Type of personal loans
Secured loans
Secured loans require you to provide an asset, such as a home or car, as collateral — a guarantee against non-payment of the loan. Though you can get better rates and a larger fund with a secured loan, the risk is much higher if you default on your payments because you could lose your asset.
Unsecured loans
The most common kind of personal loan in Canada is an unsecured loan, which means you don’t need to offer collateral. While faster to get than a secured loan, unsecured loans tend to have higher interest rates.
Individual loans
If you have trouble getting a loan from a traditional lender like a bank, you could consider asking to borrow money from a friend or family member.
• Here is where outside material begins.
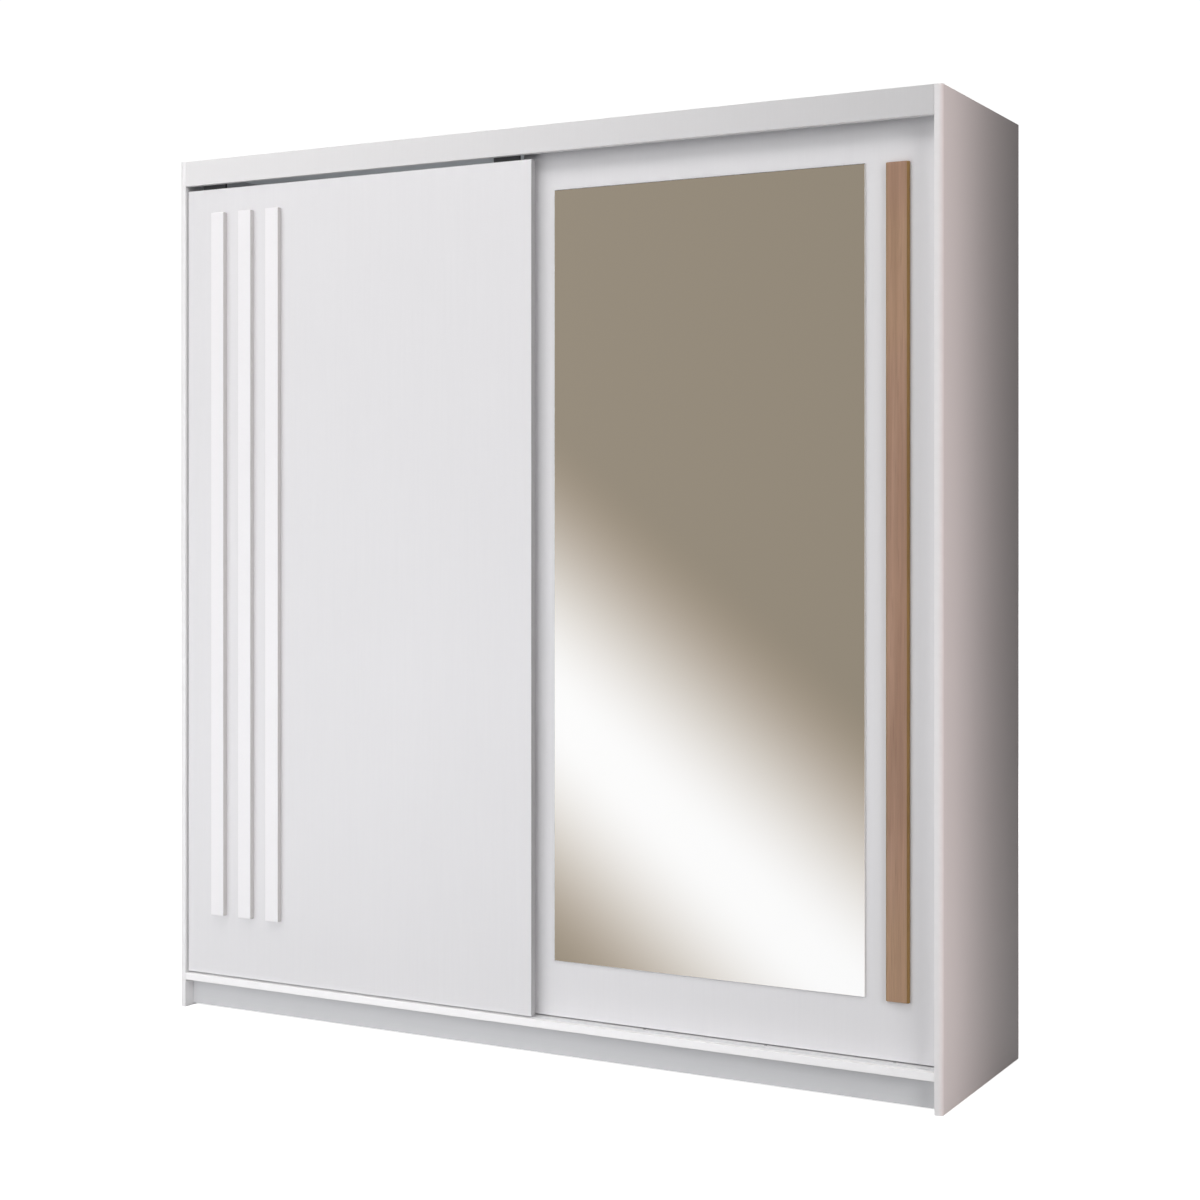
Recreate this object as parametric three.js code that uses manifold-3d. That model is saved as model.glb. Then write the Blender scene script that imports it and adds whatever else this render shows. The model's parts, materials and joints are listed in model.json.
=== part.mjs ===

Because you’re borrowing from an individual, you can discuss and agree on an interest rate that works for you both.
However, if you fail to repay the loan or fall behind on payments, it could cause friction in your relationship.
Cosigned loans
A cosigned loan may be an option for people who would struggle to qualify for a loan on their own due to little credit history or a poor credit score. With a cosigned loan, a close friend or family member signs the loan with you and becomes legally responsible for repaying the loan if you default on any payments.
If the cosigner presumably has a better credit score, you may get a better rate than you would on your own.
Frequently asked questions about personal loan interest rates
The interest rate charged on personal loans is approximately 9.00%. However, your rate could be lower if you provide collateral with a secured loan, or much higher — 40% or more — if you have bad credit and need to go with an alternative lender.
The higher your credit score, the better interest rates you’ll typically get. Lenders perceive borrowers with higher credit scores as more creditworthy, and less likely to default.